The Generally Accepted Accounting Principles (GAAP) are a set of standards and guidelines that provide a framework for financial reporting. The GAAP includes the following principles:
- Business Entity Concept: This principle assumes that a business is a separate entity from its owners, creditors, and other stakeholders.
- Going Concern Concept: This principle assumes that a business will continue to operate for the foreseeable future and will not go bankrupt.
- Historical Cost Principle: This principle requires that a business record assets at their original cost.
- Objectivity Principle: This principle requires that a business base its financial statements on objective evidence.
- Stable Monetary Unit Concept /Unit of Measurement: This principle assumes that the value of money is stable over time and that financial statements should be presented in a consistent unit of measurement.
- The Periodicity Concept /Accounting Period Concept: This principle assumes that a business can be divided into artificial time periods for the purpose of preparing financial statements.
- The Matching Principle: This principle requires that a business match expenses with the revenue they helped generate.

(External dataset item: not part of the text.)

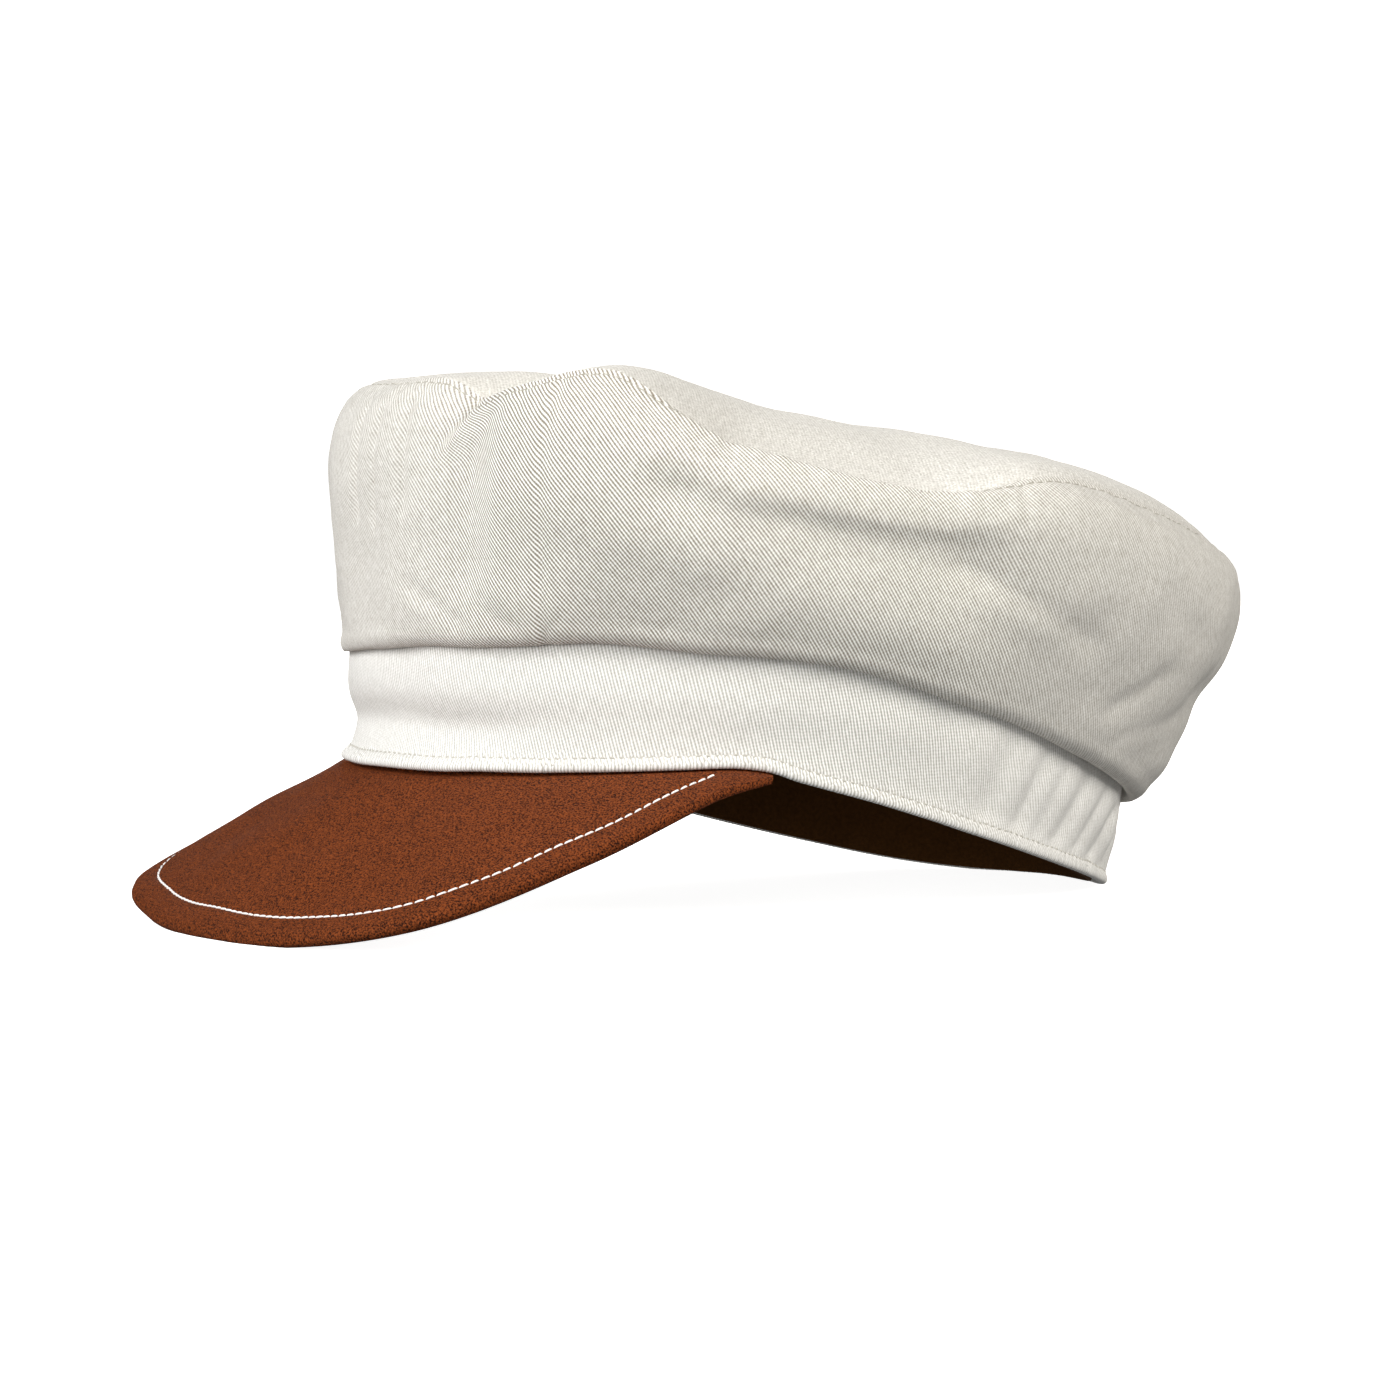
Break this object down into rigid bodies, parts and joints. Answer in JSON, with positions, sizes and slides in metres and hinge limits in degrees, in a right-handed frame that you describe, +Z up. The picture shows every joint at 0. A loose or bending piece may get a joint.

- Revenue Realization Principle: This principle requires that a business recognize revenue when it is earned, regardless of when payment is received.
- Adequate Disclosure Principle: This principle requires that a business disclose all relevant information in its financial statements.
- The Consistency Principle: This principle requires that a business use the same accounting methods from one period to the next.
- The Materiality Concept: This principle requires that a business consider the materiality of an item when deciding whether to include it in its financial statements.
- The Conservatisms (Prudence) Concept: This principle requires that a business be conservative in its estimates and assumptions, and that it report financial information in a way that is not overly optimistic.